Records that describe objects
----------
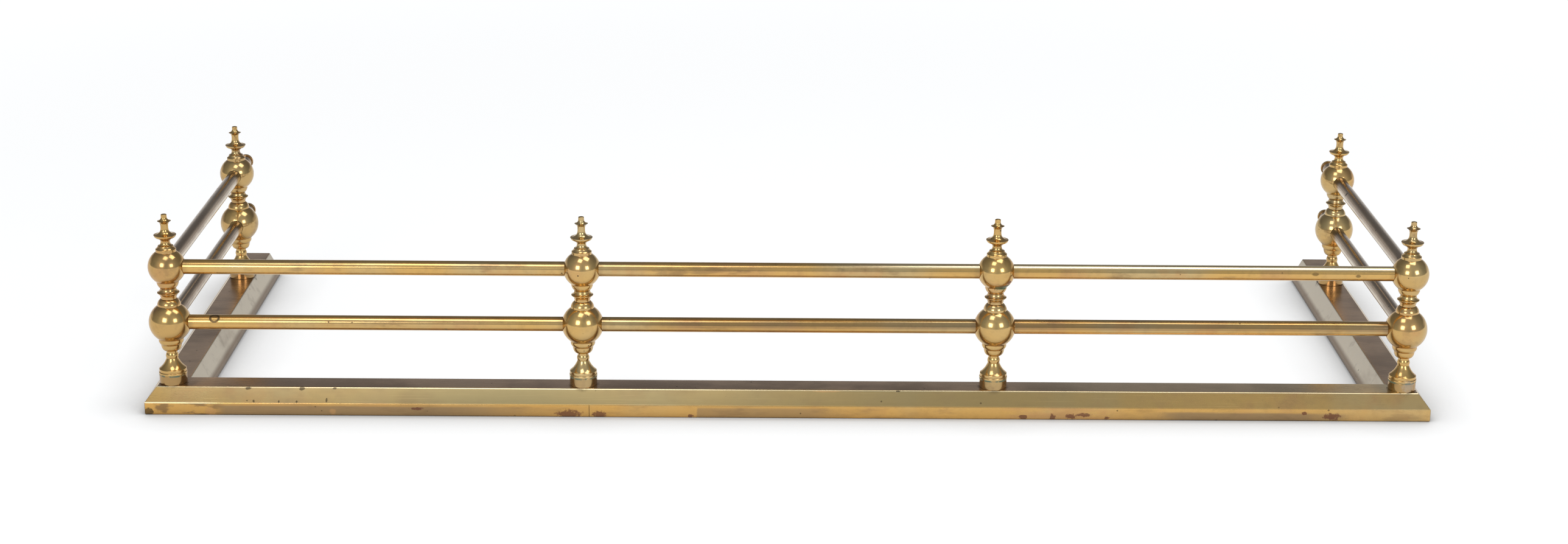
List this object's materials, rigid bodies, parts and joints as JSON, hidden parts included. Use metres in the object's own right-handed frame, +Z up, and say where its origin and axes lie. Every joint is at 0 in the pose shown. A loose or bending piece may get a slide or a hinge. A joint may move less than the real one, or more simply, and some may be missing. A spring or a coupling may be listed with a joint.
{
  "type": "fire fender",
  "caption": "Brass rail fender for a hearth: turned posts with ball knops carry two levels of tubular rail on a mitred moulded base that is open at the back.",
  "frame": {"origin": "centre of the footprint, on the plane the base rests on", "axes": "+X along the front towards the right-hand corner seen from the room, +Z up, and the front fascia faces -Y"},
  "size_m": [1.38, 0.517, 0.2163],
  "materials": {
    "turned_brass": "polished turned brass with fine lathe lines, brown tarnish in the hollows and small dark spots",
    "rail_brass": "polished drawn brass tube with lengthwise scratches and thin brown patches",
    "sheet_brass": "polished folded sheet brass with long scratches, brown blotches along the fascia and worn bright edges",
    "bolt_steel": "plain dull steel"
  },
  "bodies": {
    "root": {"base_front": "sheet_brass", "base_left_return": "sheet_brass", "base_right_return": "sheet_brass", "front_left_foot": "turned_brass", "front_left_stem": "turned_brass", "front_left_lower_ball": "turned_brass", "front_left_neck_ring": "turned_brass", "front_left_upper_ball": "turned_brass", "front_left_finial": "turned_brass", "front_left_tie_bolt": "bolt_steel", "front_mid_left_foot": "turned_brass", "front_mid_left_stem": "turned_brass", "front_mid_left_lower_ball": "turned_brass", "front_mid_left_neck_ring": "turned_brass", "front_mid_left_upper_ball": "turned_brass", "front_mid_left_finial": "turned_brass", "front_mid_left_tie_bolt": "bolt_steel", "front_mid_right_foot": "turned_brass", "front_mid_right_stem": "turned_brass", "front_mid_right_lower_ball": "turned_brass", "front_mid_right_neck_ring": "turned_brass", "front_mid_right_upper_ball": "turned_brass", "front_mid_right_finial": "turned_brass", "front_mid_right_tie_bolt": "bolt_steel", "front_right_foot": "turned_brass", "front_right_stem": "turned_brass", "front_right_lower_ball": "turned_brass", "front_right_neck_ring": "turned_brass", "front_right_upper_ball": "turned_brass", "front_right_finial": "turned_brass", "front_right_tie_bolt": "bolt_steel", "rear_left_foot": "turned_brass", "rear_left_stem": "turned_brass", "rear_left_lower_ball": "turned_brass", "rear_left_neck_ring": "turned_brass", "rear_left_upper_ball": "turned_brass", "rear_left_finial": "turned_brass", "rear_left_tie_bolt": "bolt_steel", "rear_right_foot": "turned_brass", "rear_right_stem": "turned_brass", "rear_right_lower_ball": "turned_brass", "rear_right_neck_ring": "turned_brass", "rear_right_upper_ball": "turned_brass", "rear_right_finial": "turned_brass", "rear_right_tie_bolt": "bolt_steel", "front_lower_rail_left": "rail_brass", "front_lower_rail_middle": "rail_brass", "front_lower_rail_right": "rail_brass", "left_lower_rail": "rail_brass", "rear_left_lower_cap": "turned_brass", "right_lower_rail": "rail_brass", "rear_right_lower_cap": "turned_brass", "front_upper_rail_left": "rail_brass", "front_upper_rail_middle": "rail_brass", "front_upper_rail_right": "rail_brass", "left_upper_rail": "rail_brass", "rear_left_upper_cap": "turned_brass", "right_upper_rail": "rail_brass", "rear_right_upper_cap": "turned_brass"}
  },
  "joints": []
}
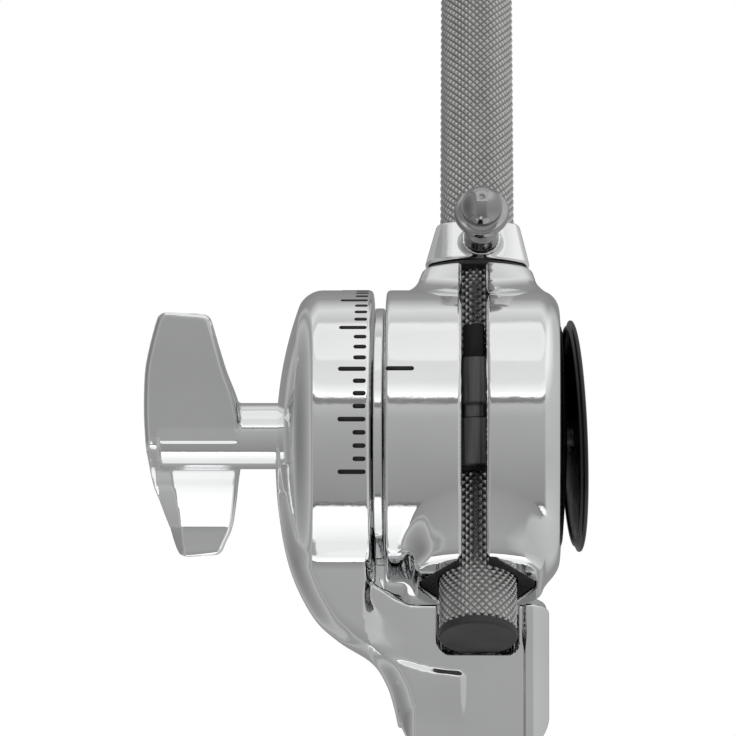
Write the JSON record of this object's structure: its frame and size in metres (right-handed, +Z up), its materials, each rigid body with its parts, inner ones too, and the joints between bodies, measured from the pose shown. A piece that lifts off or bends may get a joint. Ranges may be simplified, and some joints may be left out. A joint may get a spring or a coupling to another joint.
{
  "type": "graduated boom tilter",
  "caption": "Chromed boom tilter: a knurled rod in a split drum clamp that tilts against a graduated dial, locked by a wing nut, on a column for a stand tube.",
  "frame": {"origin": "centre of the column's foot, at the mouth of the tube socket", "axes": "+X along the tilt axis away from the wing nut, +Y to the back, +Z up the column"},
  "size_m": [0.073, 0.1039, 0.1986],
  "materials": {
    "cast_chrome": "bright chrome plate over a die casting, faint casting ripple",
    "turned_chrome": "bright chrome plate on turned parts",
    "knurled_steel": "diamond knurl, dull nickel-chrome plate",
    "dark_steel": "dark oxide, slightly oily",
    "plain_steel": "zinc plate",
    "black_nylon": "moulded nylon",
    "black_cap": "semi-gloss black plastic"
  },
  "bodies": {
    "bracket": {"bracket_casting": "cast_chrome", "tube_seat_ring": "black_nylon", "socket_pin_left": "plain_steel", "socket_pin_right": "plain_steel", "brake_ring": "turned_chrome", "shank_bush": "black_nylon", "release_spring": "dark_steel"},
    "washer": {"thrust_washer": "plain_steel"},
    "wing": {"wing_nut": "cast_chrome"},
    "clamp": {"clamp_inner_half": "cast_chrome", "clamp_outer_half": "cast_chrome", "upper_lining_inner": "black_nylon", "upper_lining_outer": "black_nylon", "lower_lining_inner": "black_nylon", "lower_lining_outer": "black_nylon", "eyebolt": "dark_steel", "joining_screw_upper": "plain_steel", "joining_screw_lower": "plain_steel", "spacer_upper": "plain_steel", "spacer_lower": "plain_steel", "face_dome": "black_cap", "end_disc": "black_cap", "disc_screw": "dark_steel"},
    "rod_end": {"rod_end_plug": "black_nylon"},
    "rod": {"boom_rod": "knurled_steel", "rod_top_plug": "black_nylon"},
    "collar": {"stop_collar": "cast_chrome", "collar_pad": "black_nylon"},
    "key": {"key_screw": "turned_chrome"}
  },
  "joints": [
    {"name": "tilt", "type": "hinge", "parent": "bracket", "child": "clamp", "pos_m": [0, 0, 0.0495], "axis": [-1, 0, 0], "range_deg": [-27, 75]},
    {"name": "wing_travel", "type": "slide", "parent": "bracket", "child": "washer", "axis": [-1, 0, 0], "range_m": [0, 0.00375]},
    {"name": "wing_turn", "type": "hinge", "parent": "washer", "child": "wing", "pos_m": [0, 0, 0.0495], "axis": [-1, 0, 0], "range_deg": [0, 1086]},
    {"name": "rod_slide", "type": "slide", "parent": "clamp", "child": "rod_end", "axis": [0, 0.454, 0.891], "range_m": [0, 0.03]},
    {"name": "rod_spin", "type": "hinge", "parent": "rod_end", "child": "rod", "pos_m": [0, 0, 0.0495], "axis": [0, 0.454, 0.891], "continuous": true},
    {"name": "collar_slide", "type": "slide", "parent": "rod", "child": "collar", "axis": [0, 0.454, 0.891], "range_m": [0, 0.05]},
    {"name": "key_turn", "type": "hinge", "parent": "collar", "child": "key", "pos_m": [0.0007, 0.00411, 0.084], "axis": [0, -0.891, 0.454], "range_deg": [0, 720]}
  ],
  "couplings": [
    {"joint": "wing_turn", "follows": "wing_travel", "rad_per_m": 5026.5}
  ]
}
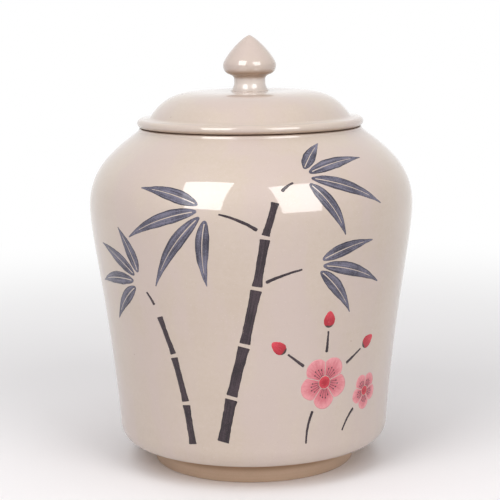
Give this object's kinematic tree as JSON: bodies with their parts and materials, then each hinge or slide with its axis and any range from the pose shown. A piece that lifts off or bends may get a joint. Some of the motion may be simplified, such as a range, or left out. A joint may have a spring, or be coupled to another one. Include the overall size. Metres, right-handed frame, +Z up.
----------
#### [PROMPT]
Go through the records and print each one exactly.

#### [OUTPUT FOR THIS TASK]
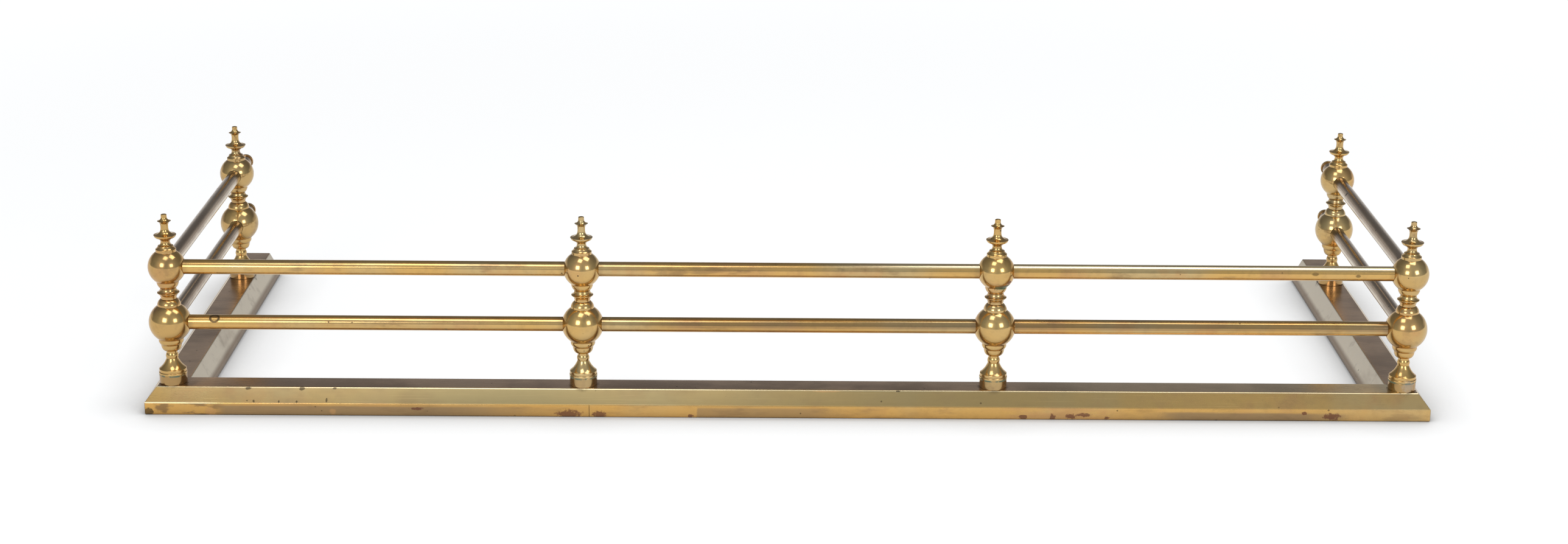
List this object's materials, rigid bodies, parts and joints as JSON, hidden parts included. Use metres in the object's own right-handed frame, +Z up, and say where its origin and axes lie. Every joint is at 0 in the pose shown. A loose or bending piece may get a slide or a hinge. A joint may move less than the real one, or more simply, and some may be missing. A spring or a coupling may be listed with a joint.
{
  "type": "fire fender",
  "caption": "Brass rail fender for a hearth: turned posts with ball knops carry two levels of tubular rail on a mitred moulded base that is open at the back.",
  "frame": {"origin": "centre of the footprint, on the plane the base rests on", "axes": "+X along the front towards the right-hand corner seen from the room, +Z up, and the front fascia faces -Y"},
  "size_m": [1.38, 0.517, 0.2163],
  "materials": {
    "turned_brass": "polished turned brass with fine lathe lines, brown tarnish in the hollows and small dark spots",
    "rail_brass": "polished drawn brass tube with lengthwise scratches and thin brown patches",
    "sheet_brass": "polished folded sheet brass with long scratches, brown blotches along the fascia and worn bright edges",
    "bolt_steel": "plain dull steel"
  },
  "bodies": {
    "root": {"base_front": "sheet_brass", "base_left_return": "sheet_brass", "base_right_return": "sheet_brass", "front_left_foot": "turned_brass", "front_left_stem": "turned_brass", "front_left_lower_ball": "turned_brass", "front_left_neck_ring": "turned_brass", "front_left_upper_ball": "turned_brass", "front_left_finial": "turned_brass", "front_left_tie_bolt": "bolt_steel", "front_mid_left_foot": "turned_brass", "front_mid_left_stem": "turned_brass", "front_mid_left_lower_ball": "turned_brass", "front_mid_left_neck_ring": "turned_brass", "front_mid_left_upper_ball": "turned_brass", "front_mid_left_finial": "turned_brass", "front_mid_left_tie_bolt": "bolt_steel", "front_mid_right_foot": "turned_brass", "front_mid_right_stem": "turned_brass", "front_mid_right_lower_ball": "turned_brass", "front_mid_right_neck_ring": "turned_brass", "front_mid_right_upper_ball": "turned_brass", "front_mid_right_finial": "turned_brass", "front_mid_right_tie_bolt": "bolt_steel", "front_right_foot": "turned_brass", "front_right_stem": "turned_brass", "front_right_lower_ball": "turned_brass", "front_right_neck_ring": "turned_brass", "front_right_upper_ball": "turned_brass", "front_right_finial": "turned_brass", "front_right_tie_bolt": "bolt_steel", "rear_left_foot": "turned_brass", "rear_left_stem": "turned_brass", "rear_left_lower_ball": "turned_brass", "rear_left_neck_ring": "turned_brass", "rear_left_upper_ball": "turned_brass", "rear_left_finial": "turned_brass", "rear_left_tie_bolt": "bolt_steel", "rear_right_foot": "turned_brass", "rear_right_stem": "turned_brass", "rear_right_lower_ball": "turned_brass", "rear_right_neck_ring": "turned_brass", "rear_right_upper_ball": "turned_brass", "rear_right_finial": "turned_brass", "rear_right_tie_bolt": "bolt_steel", "front_lower_rail_left": "rail_brass", "front_lower_rail_middle": "rail_brass", "front_lower_rail_right": "rail_brass", "left_lower_rail": "rail_brass", "rear_left_lower_cap": "turned_brass", "right_lower_rail": "rail_brass", "rear_right_lower_cap": "turned_brass", "front_upper_rail_left": "rail_brass", "front_upper_rail_middle": "rail_brass", "front_upper_rail_right": "rail_brass", "left_upper_rail": "rail_brass", "rear_left_upper_cap": "turned_brass", "right_upper_rail": "rail_brass", "rear_right_upper_cap": "turned_brass"}
  },
  "joints": []
}
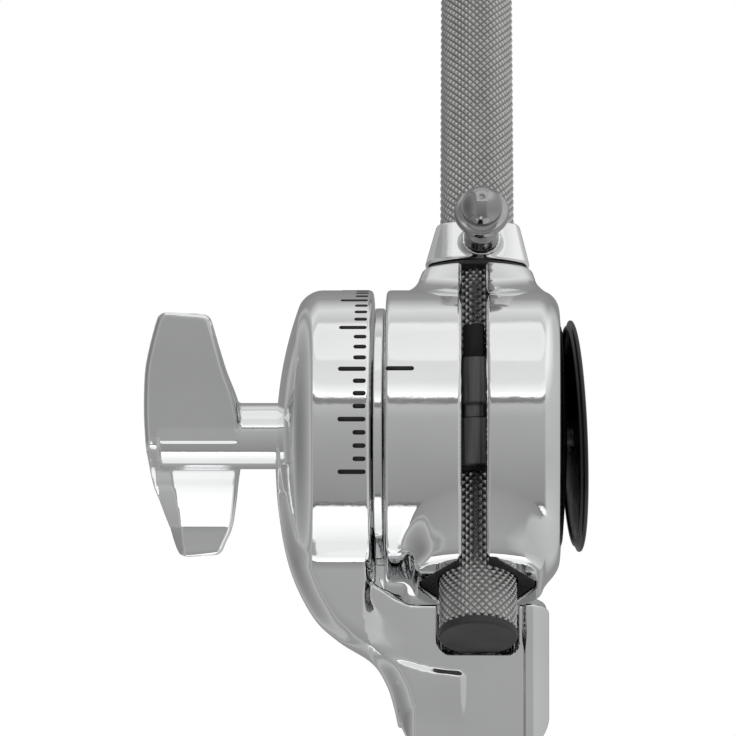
Write the JSON record of this object's structure: its frame and size in metres (right-handed, +Z up), its materials, each rigid body with its parts, inner ones too, and the joints between bodies, measured from the pose shown. A piece that lifts off or bends may get a joint. Ranges may be simplified, and some joints may be left out. A joint may get a spring or a coupling to another joint.
{
  "type": "graduated boom tilter",
  "caption": "Chromed boom tilter: a knurled rod in a split drum clamp that tilts against a graduated dial, locked by a wing nut, on a column for a stand tube.",
  "frame": {"origin": "centre of the column's foot, at the mouth of the tube socket", "axes": "+X along the tilt axis away from the wing nut, +Y to the back, +Z up the column"},
  "size_m": [0.073, 0.1039, 0.1986],
  "materials": {
    "cast_chrome": "bright chrome plate over a die casting, faint casting ripple",
    "turned_chrome": "bright chrome plate on turned parts",
    "knurled_steel": "diamond knurl, dull nickel-chrome plate",
    "dark_steel": "dark oxide, slightly oily",
    "plain_steel": "zinc plate",
    "black_nylon": "moulded nylon",
    "black_cap": "semi-gloss black plastic"
  },
  "bodies": {
    "bracket": {"bracket_casting": "cast_chrome", "tube_seat_ring": "black_nylon", "socket_pin_left": "plain_steel", "socket_pin_right": "plain_steel", "brake_ring": "turned_chrome", "shank_bush": "black_nylon", "release_spring": "dark_steel"},
    "washer": {"thrust_washer": "plain_steel"},
    "wing": {"wing_nut": "cast_chrome"},
    "clamp": {"clamp_inner_half": "cast_chrome", "clamp_outer_half": "cast_chrome", "upper_lining_inner": "black_nylon", "upper_lining_outer": "black_nylon", "lower_lining_inner": "black_nylon", "lower_lining_outer": "black_nylon", "eyebolt": "dark_steel", "joining_screw_upper": "plain_steel", "joining_screw_lower": "plain_steel", "spacer_upper": "plain_steel", "spacer_lower": "plain_steel", "face_dome": "black_cap", "end_disc": "black_cap", "disc_screw": "dark_steel"},
    "rod_end": {"rod_end_plug": "black_nylon"},
    "rod": {"boom_rod": "knurled_steel", "rod_top_plug": "black_nylon"},
    "collar": {"stop_collar": "cast_chrome", "collar_pad": "black_nylon"},
    "key": {"key_screw": "turned_chrome"}
  },
  "joints": [
    {"name": "tilt", "type": "hinge", "parent": "bracket", "child": "clamp", "pos_m": [0, 0, 0.0495], "axis": [-1, 0, 0], "range_deg": [-27, 75]},
    {"name": "wing_travel", "type": "slide", "parent": "bracket", "child": "washer", "axis": [-1, 0, 0], "range_m": [0, 0.00375]},
    {"name": "wing_turn", "type": "hinge", "parent": "washer", "child": "wing", "pos_m": [0, 0, 0.0495], "axis": [-1, 0, 0], "range_deg": [0, 1086]},
    {"name": "rod_slide", "type": "slide", "parent": "clamp", "child": "rod_end", "axis": [0, 0.454, 0.891], "range_m": [0, 0.03]},
    {"name": "rod_spin", "type": "hinge", "parent": "rod_end", "child": "rod", "pos_m": [0, 0, 0.0495], "axis": [0, 0.454, 0.891], "continuous": true},
    {"name": "collar_slide", "type": "slide", "parent": "rod", "child": "collar", "axis": [0, 0.454, 0.891], "range_m": [0, 0.05]},
    {"name": "key_turn", "type": "hinge", "parent": "collar", "child": "key", "pos_m": [0.0007, 0.00411, 0.084], "axis": [0, -0.891, 0.454], "range_deg": [0, 720]}
  ],
  "couplings": [
    {"joint": "wing_turn", "follows": "wing_travel", "rad_per_m": 5026.5}
  ]
}
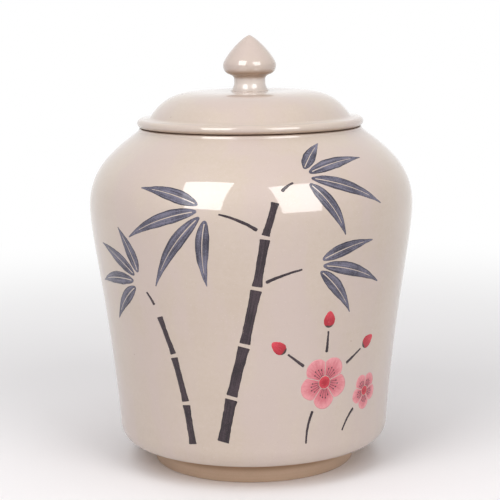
Give this object's kinematic tree as JSON: bodies with their parts and materials, then each hinge or slide with its axis and any range from the pose shown. A piece that lifts off or bends may get a joint. Some of the motion may be simplified, such as a range, or left out. A joint may have a spring, or be coupled to another one. Include the overall size. Metres, right-handed frame, +Z up.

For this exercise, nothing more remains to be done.